PROMPT>
From the listing below, pick out each line with the word "before".
::::::::
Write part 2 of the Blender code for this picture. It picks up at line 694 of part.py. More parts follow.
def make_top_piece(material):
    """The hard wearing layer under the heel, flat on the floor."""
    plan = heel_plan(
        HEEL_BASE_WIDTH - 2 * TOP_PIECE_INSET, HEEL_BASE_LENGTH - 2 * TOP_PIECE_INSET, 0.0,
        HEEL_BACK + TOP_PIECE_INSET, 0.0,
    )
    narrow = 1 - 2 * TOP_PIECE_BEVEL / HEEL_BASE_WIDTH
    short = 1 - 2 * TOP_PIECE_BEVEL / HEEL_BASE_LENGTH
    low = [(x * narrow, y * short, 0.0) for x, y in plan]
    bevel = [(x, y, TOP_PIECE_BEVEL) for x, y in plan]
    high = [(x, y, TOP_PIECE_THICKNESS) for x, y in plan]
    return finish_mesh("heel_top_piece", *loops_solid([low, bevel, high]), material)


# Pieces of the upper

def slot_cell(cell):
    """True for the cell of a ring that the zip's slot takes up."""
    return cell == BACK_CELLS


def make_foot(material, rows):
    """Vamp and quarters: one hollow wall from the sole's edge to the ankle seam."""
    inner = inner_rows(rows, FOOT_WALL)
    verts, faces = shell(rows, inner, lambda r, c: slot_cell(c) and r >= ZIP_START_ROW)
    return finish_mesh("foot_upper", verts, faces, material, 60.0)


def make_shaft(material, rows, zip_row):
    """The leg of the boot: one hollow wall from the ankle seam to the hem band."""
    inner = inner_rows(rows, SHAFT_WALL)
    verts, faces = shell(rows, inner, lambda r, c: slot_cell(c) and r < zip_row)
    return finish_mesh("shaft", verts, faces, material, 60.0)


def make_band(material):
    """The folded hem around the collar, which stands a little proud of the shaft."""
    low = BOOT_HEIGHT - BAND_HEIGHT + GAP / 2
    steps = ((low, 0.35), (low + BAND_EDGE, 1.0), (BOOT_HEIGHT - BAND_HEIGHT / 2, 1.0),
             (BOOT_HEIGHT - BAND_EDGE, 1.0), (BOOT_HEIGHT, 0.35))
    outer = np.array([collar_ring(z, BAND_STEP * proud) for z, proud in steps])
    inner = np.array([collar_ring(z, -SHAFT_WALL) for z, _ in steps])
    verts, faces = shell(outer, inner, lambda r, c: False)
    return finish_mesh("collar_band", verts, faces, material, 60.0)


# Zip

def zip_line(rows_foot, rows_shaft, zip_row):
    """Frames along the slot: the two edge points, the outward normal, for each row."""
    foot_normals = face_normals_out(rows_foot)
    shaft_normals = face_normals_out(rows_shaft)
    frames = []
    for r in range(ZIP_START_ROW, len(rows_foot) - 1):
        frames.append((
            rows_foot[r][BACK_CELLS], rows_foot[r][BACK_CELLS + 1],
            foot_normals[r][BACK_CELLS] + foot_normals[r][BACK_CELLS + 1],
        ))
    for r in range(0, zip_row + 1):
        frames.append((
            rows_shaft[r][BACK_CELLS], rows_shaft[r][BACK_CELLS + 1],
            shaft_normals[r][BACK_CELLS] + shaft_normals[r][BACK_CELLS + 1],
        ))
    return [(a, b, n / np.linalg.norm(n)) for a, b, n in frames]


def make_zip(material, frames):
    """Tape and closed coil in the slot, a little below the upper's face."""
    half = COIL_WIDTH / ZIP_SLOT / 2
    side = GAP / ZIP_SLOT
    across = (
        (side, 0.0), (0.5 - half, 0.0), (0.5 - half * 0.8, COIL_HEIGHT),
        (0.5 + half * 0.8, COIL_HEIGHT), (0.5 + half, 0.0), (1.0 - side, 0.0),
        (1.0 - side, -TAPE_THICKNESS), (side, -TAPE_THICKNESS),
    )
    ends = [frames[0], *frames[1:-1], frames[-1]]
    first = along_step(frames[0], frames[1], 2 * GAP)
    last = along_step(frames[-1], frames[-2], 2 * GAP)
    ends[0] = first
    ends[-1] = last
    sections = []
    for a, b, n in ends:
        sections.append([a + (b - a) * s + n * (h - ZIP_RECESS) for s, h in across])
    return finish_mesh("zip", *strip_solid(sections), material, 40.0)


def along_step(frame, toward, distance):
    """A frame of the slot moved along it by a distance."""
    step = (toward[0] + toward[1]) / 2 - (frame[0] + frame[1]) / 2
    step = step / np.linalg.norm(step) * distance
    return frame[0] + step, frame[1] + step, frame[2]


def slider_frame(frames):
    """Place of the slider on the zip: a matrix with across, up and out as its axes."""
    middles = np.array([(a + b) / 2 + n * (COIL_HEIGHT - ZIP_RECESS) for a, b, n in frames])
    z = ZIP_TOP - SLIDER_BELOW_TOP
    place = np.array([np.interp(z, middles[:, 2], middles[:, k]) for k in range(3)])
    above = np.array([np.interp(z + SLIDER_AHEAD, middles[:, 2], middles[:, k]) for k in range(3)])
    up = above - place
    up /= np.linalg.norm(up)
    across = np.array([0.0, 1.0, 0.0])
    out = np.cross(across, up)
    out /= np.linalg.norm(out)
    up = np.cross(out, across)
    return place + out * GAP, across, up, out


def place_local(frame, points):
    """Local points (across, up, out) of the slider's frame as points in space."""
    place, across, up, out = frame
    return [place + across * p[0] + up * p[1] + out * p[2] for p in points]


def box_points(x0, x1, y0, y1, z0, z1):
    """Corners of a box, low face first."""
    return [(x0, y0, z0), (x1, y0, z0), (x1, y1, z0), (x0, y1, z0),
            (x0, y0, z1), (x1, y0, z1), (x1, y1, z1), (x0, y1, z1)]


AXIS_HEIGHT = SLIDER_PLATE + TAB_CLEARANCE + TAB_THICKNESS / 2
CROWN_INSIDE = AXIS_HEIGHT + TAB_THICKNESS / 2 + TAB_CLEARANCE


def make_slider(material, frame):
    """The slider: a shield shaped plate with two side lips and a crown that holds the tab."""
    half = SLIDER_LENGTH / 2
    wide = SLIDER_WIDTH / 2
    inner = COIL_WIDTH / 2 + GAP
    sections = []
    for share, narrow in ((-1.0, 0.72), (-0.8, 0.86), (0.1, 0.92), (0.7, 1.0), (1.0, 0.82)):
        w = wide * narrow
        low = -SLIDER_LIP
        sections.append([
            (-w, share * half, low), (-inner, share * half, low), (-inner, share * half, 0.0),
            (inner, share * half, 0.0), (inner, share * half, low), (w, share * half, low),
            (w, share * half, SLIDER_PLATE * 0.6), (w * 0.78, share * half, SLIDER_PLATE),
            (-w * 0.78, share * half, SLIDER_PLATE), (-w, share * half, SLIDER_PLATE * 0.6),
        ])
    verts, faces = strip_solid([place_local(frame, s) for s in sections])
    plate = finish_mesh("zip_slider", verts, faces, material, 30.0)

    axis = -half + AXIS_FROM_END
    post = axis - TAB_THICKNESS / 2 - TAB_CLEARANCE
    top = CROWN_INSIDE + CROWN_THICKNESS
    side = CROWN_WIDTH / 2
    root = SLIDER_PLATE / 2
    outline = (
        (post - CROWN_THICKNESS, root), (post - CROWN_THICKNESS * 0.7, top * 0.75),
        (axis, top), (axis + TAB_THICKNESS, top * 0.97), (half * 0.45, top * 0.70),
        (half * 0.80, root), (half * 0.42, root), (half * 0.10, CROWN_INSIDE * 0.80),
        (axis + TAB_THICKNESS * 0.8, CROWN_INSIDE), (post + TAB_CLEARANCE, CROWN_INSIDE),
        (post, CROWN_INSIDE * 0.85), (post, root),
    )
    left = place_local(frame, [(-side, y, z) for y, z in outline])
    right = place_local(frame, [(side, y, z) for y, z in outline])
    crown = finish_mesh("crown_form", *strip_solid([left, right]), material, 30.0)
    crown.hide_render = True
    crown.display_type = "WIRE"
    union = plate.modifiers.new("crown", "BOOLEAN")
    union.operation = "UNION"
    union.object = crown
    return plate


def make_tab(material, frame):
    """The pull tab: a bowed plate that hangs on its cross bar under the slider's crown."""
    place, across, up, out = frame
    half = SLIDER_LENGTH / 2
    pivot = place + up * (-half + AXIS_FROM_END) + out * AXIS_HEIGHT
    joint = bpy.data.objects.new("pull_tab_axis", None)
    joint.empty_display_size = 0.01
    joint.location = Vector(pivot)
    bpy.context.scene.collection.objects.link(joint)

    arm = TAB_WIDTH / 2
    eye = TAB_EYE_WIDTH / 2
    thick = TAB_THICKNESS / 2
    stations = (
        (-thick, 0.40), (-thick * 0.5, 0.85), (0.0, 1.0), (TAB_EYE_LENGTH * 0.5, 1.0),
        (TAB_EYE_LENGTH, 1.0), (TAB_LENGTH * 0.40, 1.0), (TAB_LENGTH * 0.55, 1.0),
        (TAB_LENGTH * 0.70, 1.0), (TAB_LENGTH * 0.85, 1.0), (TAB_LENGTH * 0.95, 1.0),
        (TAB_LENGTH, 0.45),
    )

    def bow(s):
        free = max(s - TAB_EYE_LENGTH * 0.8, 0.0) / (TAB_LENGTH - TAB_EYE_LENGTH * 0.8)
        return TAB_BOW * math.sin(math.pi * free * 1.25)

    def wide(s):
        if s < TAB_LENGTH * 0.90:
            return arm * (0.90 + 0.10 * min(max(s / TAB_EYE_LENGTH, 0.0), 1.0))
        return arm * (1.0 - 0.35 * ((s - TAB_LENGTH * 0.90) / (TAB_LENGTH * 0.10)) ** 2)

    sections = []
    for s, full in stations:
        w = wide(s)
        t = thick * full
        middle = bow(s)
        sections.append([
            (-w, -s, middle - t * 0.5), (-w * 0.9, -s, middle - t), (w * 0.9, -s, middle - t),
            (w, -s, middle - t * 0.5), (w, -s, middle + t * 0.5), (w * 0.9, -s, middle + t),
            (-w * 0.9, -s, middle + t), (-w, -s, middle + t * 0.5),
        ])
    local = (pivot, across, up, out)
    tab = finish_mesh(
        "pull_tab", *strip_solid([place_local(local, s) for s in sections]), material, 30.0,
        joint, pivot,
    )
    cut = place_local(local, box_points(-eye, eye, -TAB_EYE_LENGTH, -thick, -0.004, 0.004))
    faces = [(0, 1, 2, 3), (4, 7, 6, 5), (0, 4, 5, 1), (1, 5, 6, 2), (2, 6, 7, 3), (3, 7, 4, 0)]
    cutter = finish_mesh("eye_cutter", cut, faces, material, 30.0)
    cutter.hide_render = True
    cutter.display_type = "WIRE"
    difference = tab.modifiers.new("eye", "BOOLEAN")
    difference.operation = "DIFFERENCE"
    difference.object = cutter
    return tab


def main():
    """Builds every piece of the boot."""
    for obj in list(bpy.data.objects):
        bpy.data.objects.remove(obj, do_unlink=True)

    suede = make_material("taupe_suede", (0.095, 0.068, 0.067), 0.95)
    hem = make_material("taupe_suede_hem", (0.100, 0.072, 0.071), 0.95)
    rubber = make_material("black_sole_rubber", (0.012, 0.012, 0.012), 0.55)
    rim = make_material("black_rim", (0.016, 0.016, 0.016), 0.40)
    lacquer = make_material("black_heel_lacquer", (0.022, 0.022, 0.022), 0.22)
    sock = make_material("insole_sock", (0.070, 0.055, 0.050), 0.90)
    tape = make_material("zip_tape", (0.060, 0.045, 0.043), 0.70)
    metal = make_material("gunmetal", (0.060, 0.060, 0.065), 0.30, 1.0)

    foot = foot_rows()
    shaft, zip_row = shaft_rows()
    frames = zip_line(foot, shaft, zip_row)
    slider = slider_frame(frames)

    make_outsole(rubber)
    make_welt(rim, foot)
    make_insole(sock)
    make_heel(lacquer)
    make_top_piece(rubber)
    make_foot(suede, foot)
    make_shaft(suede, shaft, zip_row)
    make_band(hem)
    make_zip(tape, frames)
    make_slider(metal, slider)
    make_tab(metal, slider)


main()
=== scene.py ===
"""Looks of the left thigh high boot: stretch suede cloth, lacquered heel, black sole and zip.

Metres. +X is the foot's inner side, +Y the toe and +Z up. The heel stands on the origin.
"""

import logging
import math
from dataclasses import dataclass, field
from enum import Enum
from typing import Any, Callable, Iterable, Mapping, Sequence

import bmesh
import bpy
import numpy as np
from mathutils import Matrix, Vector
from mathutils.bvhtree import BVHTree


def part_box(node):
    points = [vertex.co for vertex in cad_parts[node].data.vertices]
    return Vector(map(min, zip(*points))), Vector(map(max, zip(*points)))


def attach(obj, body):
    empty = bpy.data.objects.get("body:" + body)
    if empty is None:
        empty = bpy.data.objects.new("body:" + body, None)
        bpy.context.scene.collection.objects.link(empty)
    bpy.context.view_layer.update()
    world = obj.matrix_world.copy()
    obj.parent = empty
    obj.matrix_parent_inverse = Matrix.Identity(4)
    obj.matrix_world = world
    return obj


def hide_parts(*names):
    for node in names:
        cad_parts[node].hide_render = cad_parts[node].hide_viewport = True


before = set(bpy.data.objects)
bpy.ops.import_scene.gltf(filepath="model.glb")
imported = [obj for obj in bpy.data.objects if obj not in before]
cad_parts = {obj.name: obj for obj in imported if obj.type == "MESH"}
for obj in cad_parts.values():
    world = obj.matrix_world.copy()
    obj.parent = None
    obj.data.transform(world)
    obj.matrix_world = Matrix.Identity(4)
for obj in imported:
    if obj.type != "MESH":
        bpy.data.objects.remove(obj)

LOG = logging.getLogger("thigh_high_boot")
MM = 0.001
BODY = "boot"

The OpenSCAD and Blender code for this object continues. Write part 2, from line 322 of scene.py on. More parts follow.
::::::::
EXPECTED ANSWER>
before = set(bpy.data.objects)
imported = [obj for obj in bpy.data.objects if obj not in before]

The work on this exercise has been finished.